Psychologist logo
Personality and self

Third time unlucky

Kate Johnstone reviews The Jinx: The Life and Deaths of Robert Durst (Sky Atlantic).

30 April 2015

The 2010 film All Good Things (available on DVD) came and went without anyone much noticing. Despite the star power of Ryan Gosling and Kirsten Dunst, viewers did not engage with the fictionalised story of a multi-millionaire property investor’s involvement in the disappearance of his wife, and murder of a neighbour. Now that film’s director, Andrew Jarecki, has ditched the fiction and returned to the same subject in the six-part series The Jinx: The Life and Deaths of Robert Durst (Sky Atlantic). This time he has a winner on his hands.

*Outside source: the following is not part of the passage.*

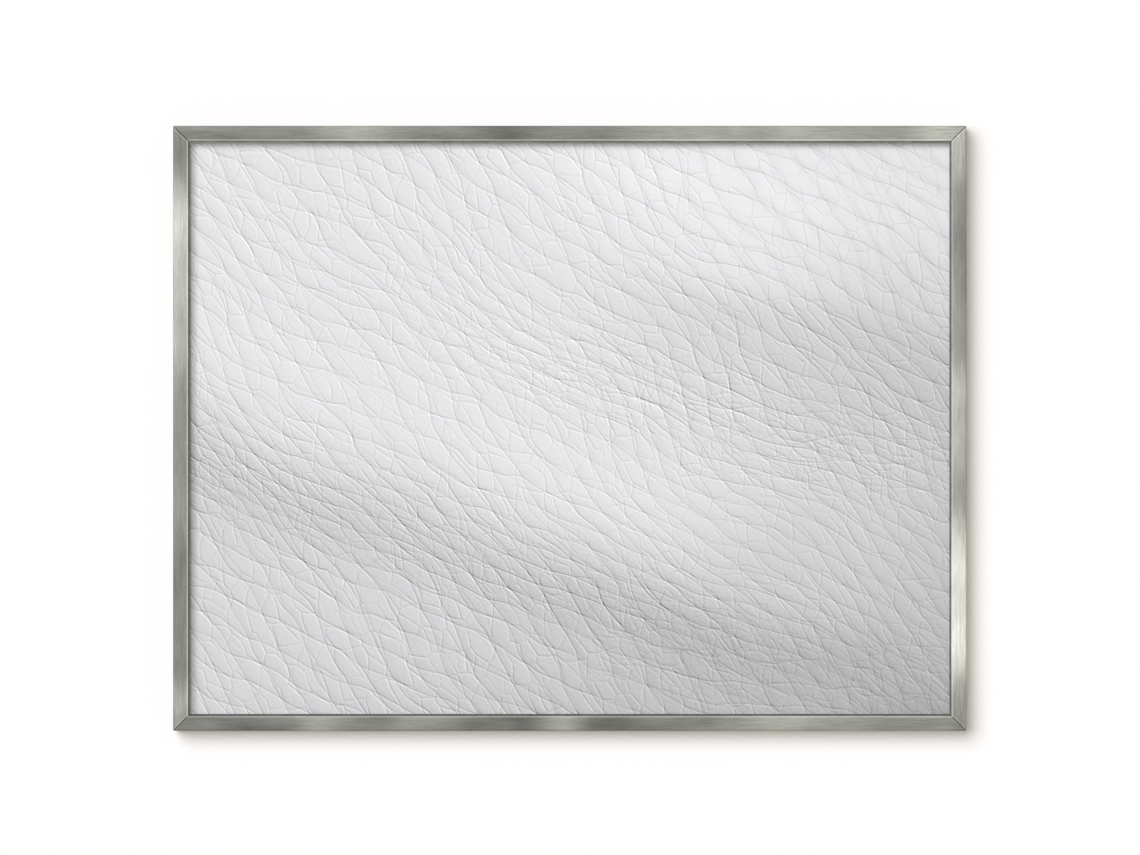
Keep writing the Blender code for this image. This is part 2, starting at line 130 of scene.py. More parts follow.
class Finish:
    """The nodes of one coating or stuff, worked out from places on the board in millimetres."""

    def __init__(self, name, holder=None):
        self.holder = holder or bpy.data.materials.new(name)
        self.holder.use_nodes = True
        self.tree = self.holder.node_tree
        self.tree.nodes.clear()

    def add(self, kind, settings=None, sockets=None):
        """A node: its settings are made first, then its sockets are set or linked by name."""
        node = self.tree.nodes.new("ShaderNode" + kind)
        for setting, choice in (settings or {}).items():
            setattr(node, setting, choice)
        for name, value in (sockets or {}).items():
            place = next(socket for socket in node.inputs if socket.name == name and socket.enabled)
            if isinstance(value, Amount):
                value = value.socket
            if isinstance(value, bpy.types.NodeSocket):
                self.tree.links.new(value, place)
            else:
                place.default_value = value
        return node

    def result(self, kind, output, settings=None, sockets=None):
        """The named output of a new node, to link."""
        node = self.add(kind, settings, sockets)
        return next(socket for socket in node.outputs if socket.name == output and socket.enabled)

    def amount(self, kind, output, settings=None, sockets=None):
        """The named output of a new node, to reckon with."""
        return Amount(self.tree, self.result(kind, output, settings, sockets))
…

It seems unlikely that the series would have been made if Durst hadn’t put himself forward for interview. He tells Jarecki his lawyers have advised him against it. No wonder. Durst’s life story is genuinely stranger than fiction. The series examines his life largely in chronological order, from childhood onwards. Jarecki gains interviews with most of the key players, with a few notable exceptions. The more we hear about Durst, and the more we see of him on camera, the stranger he seems. On occasions, he seems to find human interaction alien; at others, anything but. How far can his behaviour be accounted for by undoubtedly traumatic childhood events, and the freedoms available to those who have unlimited wealth? Is he all cold calculation, or is Durst a stranger even to himself?

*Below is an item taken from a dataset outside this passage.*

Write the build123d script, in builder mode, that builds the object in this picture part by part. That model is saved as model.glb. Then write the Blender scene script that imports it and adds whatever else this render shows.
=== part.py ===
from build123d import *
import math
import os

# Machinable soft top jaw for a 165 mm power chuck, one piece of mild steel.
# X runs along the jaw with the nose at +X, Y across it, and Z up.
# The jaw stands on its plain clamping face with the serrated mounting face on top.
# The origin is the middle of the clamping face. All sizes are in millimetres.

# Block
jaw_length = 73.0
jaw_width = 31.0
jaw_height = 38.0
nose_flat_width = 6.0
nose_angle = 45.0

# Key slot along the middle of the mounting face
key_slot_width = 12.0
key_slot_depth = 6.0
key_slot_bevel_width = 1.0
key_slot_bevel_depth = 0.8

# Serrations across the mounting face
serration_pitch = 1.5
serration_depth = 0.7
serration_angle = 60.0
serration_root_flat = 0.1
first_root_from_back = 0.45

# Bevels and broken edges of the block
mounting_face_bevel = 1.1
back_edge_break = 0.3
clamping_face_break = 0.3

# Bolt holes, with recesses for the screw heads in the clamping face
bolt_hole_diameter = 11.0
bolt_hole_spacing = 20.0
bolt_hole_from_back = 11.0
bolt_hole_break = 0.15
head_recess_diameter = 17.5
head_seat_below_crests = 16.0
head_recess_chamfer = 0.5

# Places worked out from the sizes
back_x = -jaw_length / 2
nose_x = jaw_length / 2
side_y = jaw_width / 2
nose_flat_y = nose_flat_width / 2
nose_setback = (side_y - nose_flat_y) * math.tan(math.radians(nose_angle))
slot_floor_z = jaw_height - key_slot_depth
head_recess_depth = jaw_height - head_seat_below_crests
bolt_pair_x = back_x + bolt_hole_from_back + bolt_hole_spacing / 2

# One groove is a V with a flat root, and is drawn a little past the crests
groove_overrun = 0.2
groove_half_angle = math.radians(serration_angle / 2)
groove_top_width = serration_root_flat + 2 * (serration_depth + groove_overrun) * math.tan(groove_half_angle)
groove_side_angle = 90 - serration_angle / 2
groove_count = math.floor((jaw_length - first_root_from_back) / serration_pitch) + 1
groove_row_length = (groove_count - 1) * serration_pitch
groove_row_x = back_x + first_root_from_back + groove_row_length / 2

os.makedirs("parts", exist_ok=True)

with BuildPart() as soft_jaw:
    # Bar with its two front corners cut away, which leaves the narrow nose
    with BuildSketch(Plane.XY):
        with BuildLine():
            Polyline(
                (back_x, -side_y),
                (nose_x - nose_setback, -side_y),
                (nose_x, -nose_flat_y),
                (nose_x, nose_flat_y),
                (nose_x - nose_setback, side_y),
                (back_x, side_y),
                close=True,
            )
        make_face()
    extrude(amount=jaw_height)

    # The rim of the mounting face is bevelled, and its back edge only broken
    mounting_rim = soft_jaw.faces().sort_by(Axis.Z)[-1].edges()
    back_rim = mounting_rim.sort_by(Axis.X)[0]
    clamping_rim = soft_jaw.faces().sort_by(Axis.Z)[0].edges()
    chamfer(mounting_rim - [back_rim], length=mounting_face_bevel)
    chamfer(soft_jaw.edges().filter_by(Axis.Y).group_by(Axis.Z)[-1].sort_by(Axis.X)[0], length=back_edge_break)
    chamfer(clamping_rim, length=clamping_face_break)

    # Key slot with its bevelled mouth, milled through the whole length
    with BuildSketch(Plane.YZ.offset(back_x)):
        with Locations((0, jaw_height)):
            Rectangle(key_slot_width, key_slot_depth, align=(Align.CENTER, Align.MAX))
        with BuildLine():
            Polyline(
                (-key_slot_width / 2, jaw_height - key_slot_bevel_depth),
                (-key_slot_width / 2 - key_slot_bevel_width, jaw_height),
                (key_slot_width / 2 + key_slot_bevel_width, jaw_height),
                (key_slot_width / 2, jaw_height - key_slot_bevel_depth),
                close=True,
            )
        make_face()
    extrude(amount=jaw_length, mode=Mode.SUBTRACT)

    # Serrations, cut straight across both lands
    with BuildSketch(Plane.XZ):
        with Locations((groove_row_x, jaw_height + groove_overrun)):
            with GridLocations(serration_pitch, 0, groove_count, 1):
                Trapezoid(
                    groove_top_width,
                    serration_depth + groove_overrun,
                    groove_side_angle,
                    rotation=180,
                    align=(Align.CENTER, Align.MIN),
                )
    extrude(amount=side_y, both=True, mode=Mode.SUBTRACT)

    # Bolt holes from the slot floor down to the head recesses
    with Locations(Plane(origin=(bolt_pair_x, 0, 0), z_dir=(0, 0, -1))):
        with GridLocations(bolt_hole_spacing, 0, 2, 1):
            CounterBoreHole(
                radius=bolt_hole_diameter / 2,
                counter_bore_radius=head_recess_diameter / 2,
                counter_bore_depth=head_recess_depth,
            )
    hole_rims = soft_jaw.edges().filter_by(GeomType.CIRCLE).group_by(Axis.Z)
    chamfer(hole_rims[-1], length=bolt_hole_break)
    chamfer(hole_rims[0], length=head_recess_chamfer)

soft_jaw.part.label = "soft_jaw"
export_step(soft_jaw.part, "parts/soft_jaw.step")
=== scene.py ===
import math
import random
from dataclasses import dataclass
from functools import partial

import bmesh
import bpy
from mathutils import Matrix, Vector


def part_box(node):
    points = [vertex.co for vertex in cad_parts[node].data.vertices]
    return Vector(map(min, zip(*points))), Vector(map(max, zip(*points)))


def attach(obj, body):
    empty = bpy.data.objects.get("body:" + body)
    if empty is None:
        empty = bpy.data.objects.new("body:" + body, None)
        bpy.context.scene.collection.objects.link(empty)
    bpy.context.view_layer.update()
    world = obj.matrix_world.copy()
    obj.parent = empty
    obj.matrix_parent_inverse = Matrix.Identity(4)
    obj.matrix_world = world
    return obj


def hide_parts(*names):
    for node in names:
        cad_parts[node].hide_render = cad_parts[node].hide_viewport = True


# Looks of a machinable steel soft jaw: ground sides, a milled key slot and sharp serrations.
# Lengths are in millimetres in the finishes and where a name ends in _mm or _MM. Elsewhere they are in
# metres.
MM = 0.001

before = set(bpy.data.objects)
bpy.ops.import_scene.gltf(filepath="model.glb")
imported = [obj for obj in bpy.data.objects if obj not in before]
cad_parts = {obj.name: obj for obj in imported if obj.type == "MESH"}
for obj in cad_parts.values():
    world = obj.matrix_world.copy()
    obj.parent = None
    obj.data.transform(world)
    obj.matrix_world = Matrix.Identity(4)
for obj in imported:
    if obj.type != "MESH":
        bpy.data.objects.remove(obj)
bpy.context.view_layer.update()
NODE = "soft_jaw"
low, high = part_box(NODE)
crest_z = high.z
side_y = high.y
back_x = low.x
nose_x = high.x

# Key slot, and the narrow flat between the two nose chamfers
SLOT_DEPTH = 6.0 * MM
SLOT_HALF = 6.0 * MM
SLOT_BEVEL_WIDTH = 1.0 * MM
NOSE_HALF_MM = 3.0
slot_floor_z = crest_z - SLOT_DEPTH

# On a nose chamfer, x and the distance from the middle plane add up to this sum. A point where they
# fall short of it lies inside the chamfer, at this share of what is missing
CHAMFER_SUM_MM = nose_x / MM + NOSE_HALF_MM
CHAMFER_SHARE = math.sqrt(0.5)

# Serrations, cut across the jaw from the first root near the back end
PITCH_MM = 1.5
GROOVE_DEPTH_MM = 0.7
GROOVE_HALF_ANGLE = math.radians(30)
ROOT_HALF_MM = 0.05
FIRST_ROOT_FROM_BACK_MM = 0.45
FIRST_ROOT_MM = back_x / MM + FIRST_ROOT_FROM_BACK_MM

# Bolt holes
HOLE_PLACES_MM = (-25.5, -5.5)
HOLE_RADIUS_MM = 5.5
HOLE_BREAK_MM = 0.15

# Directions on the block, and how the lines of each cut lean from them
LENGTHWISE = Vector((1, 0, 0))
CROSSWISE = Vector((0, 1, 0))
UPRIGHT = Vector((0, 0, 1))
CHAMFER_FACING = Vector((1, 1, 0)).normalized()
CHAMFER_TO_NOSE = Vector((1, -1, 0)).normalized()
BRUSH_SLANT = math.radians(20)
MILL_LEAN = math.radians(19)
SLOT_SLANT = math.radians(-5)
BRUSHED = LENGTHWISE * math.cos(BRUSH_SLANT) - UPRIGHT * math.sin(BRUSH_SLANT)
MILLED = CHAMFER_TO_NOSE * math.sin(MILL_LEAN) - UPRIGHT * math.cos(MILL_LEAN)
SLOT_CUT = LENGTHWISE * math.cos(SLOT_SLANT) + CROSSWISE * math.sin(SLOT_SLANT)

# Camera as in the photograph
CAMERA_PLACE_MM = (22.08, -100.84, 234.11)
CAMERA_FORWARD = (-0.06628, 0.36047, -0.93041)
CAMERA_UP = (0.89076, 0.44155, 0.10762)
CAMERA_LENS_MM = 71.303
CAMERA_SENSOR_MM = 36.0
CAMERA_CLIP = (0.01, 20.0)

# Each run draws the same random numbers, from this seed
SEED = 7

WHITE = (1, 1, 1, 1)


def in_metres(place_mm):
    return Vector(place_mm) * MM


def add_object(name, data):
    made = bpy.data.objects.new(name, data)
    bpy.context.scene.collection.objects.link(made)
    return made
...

At times, Jarecki can’t resist making his points more forcefully than evidence will allow, and he dramatises certain key moments. Sometimes these are effective – in one scene we see Durst’s wife Kathie board the Manhattan-bound train alone late at night (as Durst has maintained she did one night in January 1982). The next time we see this scene, no-one gets on and the train doors whoosh shut with a brutal finality. Occasionally these dramatizations seem voyeuristic, and veer too close to entertainment for comfort. But we are gradually presented with an accumulation of evidence that seem to lead to only one conclusion.

The series has been compared to the podcast Serial, which followed a journalist’s investigation of a murder and the possible unsafe conviction of Adnan Syed. But the similarity is only skin deep. The Jinx is on a whole different scale than the more homespun Serial, and needs to be: the lives of many people have been irrevocably changed by Robert Durst.

Spoiler alert: don’t Google if you want maximum enjoyment. There are at least three genuine jaw-dropping moments, the final one of which was widely reported. The last scene leaves the viewer reeling. And it’s a certainty that we will be seeing Durst on our screens again, one way or another.

- Reviewed by Kate Johnstone, who is a postgraduate at University College London.